## GIVEN INSTRUCTION
Only the lines from the first one through the line with "lobe, 0, 1))" should be printed, exactly as they appear.

## SOURCE MATERIAL
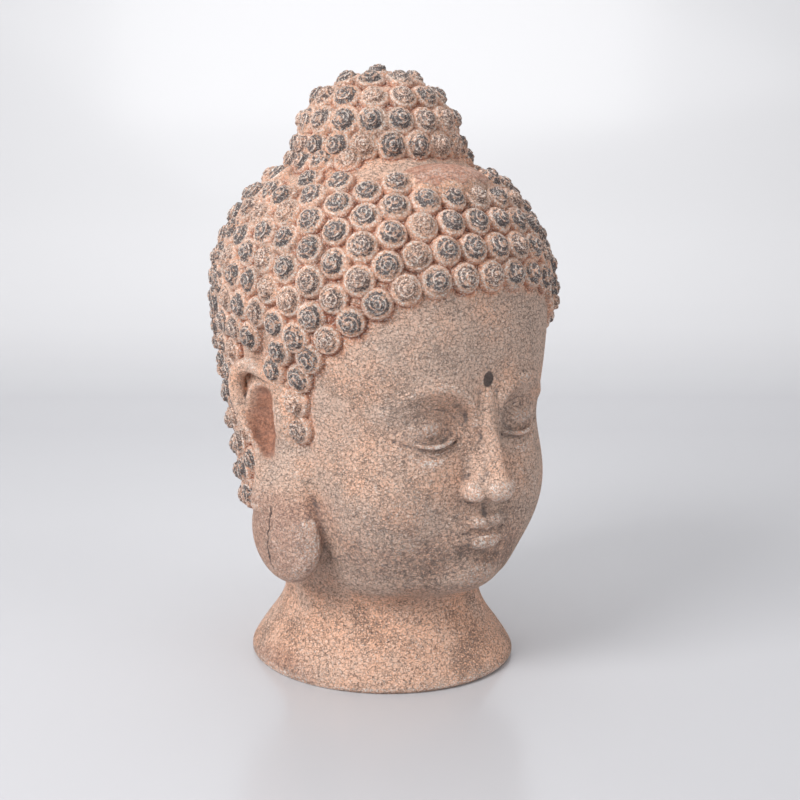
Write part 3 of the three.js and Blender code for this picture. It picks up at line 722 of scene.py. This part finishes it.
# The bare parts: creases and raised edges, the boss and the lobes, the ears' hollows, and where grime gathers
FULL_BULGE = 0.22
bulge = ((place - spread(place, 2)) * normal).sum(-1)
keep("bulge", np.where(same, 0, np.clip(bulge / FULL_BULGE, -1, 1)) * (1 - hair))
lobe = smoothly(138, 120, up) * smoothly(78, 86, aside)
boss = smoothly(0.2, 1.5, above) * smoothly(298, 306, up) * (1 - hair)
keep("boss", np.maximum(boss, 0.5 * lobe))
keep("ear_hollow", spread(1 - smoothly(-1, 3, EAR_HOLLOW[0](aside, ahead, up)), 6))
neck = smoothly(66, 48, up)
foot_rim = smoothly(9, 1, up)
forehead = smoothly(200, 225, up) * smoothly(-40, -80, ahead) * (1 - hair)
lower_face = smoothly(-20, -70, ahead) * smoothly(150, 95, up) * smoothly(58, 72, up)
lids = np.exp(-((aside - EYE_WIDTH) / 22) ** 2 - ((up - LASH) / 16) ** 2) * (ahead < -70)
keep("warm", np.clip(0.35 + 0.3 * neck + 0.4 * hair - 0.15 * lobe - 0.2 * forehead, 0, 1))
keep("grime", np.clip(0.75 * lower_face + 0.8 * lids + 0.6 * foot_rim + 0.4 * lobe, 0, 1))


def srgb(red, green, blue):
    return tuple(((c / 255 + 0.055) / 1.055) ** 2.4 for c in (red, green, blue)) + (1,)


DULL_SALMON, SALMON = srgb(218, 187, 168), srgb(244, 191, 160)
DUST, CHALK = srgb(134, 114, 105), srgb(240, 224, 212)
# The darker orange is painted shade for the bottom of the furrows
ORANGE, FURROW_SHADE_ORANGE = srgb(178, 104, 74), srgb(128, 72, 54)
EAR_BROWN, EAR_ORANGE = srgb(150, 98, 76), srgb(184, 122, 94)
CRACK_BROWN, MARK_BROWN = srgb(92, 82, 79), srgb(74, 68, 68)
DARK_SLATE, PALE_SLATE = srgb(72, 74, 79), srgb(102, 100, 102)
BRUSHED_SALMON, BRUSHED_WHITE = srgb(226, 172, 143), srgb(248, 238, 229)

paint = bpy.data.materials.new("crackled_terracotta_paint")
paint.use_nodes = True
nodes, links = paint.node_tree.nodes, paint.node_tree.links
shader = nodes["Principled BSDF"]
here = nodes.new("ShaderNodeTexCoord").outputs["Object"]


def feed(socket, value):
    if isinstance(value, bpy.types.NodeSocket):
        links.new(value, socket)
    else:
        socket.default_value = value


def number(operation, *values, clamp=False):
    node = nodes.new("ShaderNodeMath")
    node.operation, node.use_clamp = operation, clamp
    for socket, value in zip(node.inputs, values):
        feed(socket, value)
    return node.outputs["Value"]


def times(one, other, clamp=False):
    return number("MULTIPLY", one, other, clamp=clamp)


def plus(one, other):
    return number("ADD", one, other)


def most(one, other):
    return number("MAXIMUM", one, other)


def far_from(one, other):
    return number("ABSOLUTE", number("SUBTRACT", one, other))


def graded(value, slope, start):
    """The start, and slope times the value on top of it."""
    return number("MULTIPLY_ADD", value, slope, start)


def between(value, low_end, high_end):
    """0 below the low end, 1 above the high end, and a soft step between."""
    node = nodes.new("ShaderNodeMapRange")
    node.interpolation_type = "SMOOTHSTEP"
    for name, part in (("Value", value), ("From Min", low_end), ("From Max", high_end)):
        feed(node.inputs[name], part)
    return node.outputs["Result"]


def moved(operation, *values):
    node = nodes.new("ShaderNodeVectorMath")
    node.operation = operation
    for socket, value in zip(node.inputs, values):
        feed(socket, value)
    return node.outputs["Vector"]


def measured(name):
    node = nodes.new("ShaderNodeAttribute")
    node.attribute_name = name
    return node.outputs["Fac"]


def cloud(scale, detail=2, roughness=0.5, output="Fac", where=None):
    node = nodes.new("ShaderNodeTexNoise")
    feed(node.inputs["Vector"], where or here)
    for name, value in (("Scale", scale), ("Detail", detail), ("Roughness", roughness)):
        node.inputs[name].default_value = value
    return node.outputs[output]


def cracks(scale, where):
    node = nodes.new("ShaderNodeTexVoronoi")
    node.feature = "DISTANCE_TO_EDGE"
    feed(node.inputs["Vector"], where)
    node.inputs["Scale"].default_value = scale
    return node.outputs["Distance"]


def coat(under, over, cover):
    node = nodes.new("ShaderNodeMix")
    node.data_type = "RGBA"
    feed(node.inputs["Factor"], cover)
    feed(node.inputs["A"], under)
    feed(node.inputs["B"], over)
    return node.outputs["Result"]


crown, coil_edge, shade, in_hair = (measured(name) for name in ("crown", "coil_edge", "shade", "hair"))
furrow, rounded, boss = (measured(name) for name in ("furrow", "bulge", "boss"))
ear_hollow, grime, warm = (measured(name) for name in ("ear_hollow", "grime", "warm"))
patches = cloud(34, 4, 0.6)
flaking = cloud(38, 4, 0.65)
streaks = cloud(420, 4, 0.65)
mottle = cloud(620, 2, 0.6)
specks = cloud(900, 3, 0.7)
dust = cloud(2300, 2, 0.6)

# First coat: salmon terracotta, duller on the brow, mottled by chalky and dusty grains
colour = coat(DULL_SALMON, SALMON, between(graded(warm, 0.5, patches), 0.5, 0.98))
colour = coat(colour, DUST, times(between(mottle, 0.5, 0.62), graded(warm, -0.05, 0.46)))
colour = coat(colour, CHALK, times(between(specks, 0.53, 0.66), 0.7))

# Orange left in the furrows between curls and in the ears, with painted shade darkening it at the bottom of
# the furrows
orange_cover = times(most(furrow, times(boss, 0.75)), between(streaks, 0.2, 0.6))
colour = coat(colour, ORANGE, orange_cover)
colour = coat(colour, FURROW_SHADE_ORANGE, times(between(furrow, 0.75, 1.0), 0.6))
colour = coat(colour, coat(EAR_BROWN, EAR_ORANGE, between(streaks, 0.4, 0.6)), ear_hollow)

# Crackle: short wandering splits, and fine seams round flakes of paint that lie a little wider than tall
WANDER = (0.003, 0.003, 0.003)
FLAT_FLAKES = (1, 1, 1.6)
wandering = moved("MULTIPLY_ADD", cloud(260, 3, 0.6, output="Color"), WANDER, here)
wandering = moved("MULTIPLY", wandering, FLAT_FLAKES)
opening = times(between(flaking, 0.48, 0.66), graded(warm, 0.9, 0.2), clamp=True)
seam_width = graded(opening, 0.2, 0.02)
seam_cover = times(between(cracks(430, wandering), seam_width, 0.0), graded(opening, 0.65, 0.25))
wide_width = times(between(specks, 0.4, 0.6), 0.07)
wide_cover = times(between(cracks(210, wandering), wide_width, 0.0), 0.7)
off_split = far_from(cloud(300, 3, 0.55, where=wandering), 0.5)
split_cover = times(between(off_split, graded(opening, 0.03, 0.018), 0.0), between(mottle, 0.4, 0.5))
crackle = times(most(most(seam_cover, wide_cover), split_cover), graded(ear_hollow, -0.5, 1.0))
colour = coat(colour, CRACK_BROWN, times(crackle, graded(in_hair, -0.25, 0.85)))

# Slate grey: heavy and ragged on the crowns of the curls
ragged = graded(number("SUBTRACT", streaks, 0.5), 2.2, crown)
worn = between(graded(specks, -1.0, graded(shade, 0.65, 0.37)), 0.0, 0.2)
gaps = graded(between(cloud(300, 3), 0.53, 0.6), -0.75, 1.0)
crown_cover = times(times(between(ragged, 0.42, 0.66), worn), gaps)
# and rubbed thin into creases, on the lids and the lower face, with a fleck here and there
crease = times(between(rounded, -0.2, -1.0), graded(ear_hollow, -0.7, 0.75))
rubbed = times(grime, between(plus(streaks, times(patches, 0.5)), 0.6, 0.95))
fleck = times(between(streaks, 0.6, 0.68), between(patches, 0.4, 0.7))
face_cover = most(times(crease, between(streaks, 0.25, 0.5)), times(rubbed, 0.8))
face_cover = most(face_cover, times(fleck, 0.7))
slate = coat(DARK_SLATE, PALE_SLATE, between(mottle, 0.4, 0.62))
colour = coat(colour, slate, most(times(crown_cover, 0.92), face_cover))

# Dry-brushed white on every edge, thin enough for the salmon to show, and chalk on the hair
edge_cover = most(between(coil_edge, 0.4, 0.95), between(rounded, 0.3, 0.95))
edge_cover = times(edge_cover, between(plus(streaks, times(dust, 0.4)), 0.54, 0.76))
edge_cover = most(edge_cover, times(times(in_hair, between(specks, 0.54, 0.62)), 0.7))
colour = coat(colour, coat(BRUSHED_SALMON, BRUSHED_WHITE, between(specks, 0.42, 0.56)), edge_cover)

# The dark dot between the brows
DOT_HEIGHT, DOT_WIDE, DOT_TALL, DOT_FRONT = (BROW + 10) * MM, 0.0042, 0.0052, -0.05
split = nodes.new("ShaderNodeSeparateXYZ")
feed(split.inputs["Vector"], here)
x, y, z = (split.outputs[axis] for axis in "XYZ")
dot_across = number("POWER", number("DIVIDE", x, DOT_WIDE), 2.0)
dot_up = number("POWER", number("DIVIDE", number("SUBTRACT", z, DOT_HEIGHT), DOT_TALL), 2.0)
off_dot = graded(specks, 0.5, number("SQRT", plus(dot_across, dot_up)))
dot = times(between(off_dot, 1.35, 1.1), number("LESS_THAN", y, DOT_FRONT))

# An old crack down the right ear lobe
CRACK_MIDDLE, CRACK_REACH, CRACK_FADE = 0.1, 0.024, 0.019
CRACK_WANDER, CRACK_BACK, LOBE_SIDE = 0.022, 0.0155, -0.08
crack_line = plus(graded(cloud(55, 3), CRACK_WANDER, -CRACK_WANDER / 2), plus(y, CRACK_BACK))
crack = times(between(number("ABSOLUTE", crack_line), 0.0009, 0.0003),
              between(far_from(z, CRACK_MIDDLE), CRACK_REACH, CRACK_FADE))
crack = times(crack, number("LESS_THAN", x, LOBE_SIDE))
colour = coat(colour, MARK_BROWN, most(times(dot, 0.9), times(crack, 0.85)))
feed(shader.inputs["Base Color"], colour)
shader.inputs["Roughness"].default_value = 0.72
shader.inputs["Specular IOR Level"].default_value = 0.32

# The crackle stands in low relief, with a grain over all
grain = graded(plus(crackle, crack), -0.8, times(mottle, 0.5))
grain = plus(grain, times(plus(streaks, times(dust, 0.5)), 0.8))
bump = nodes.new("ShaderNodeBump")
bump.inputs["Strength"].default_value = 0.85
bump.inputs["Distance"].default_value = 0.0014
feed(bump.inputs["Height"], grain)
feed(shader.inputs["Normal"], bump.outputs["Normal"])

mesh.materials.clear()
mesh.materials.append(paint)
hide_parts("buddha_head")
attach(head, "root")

## PROBLEM SOLUTION
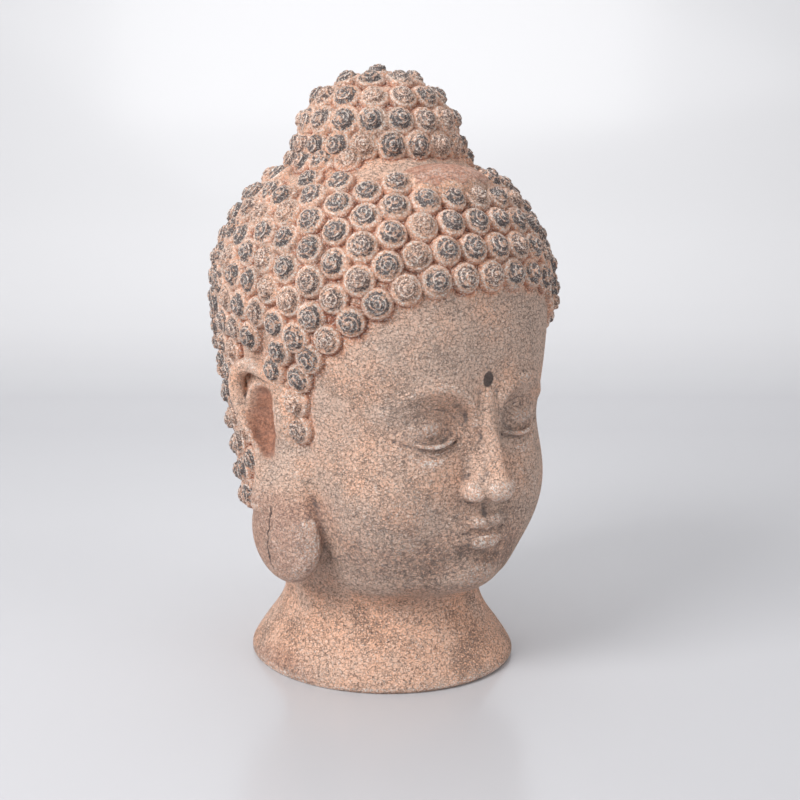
Write part 3 of the three.js and Blender code for this picture. It picks up at line 722 of scene.py. This part finishes it.
# The bare parts: creases and raised edges, the boss and the lobes, the ears' hollows, and where grime gathers
FULL_BULGE = 0.22
bulge = ((place - spread(place, 2)) * normal).sum(-1)
keep("bulge", np.where(same, 0, np.clip(bulge / FULL_BULGE, -1, 1)) * (1 - hair))
lobe = smoothly(138, 120, up) * smoothly(78, 86, aside)
boss = smoothly(0.2, 1.5, above) * smoothly(298, 306, up) * (1 - hair)
keep("boss", np.maximum(boss, 0.5 * lobe))
keep("ear_hollow", spread(1 - smoothly(-1, 3, EAR_HOLLOW[0](aside, ahead, up)), 6))
neck = smoothly(66, 48, up)
foot_rim = smoothly(9, 1, up)
forehead = smoothly(200, 225, up) * smoothly(-40, -80, ahead) * (1 - hair)
lower_face = smoothly(-20, -70, ahead) * smoothly(150, 95, up) * smoothly(58, 72, up)
lids = np.exp(-((aside - EYE_WIDTH) / 22) ** 2 - ((up - LASH) / 16) ** 2) * (ahead < -70)
keep("warm", np.clip(0.35 + 0.3 * neck + 0.4 * hair - 0.15 * lobe - 0.2 * forehead, 0, 1))
keep("grime", np.clip(0.75 * lower_face + 0.8 * lids + 0.6 * foot_rim + 0.4 * lobe, 0, 1))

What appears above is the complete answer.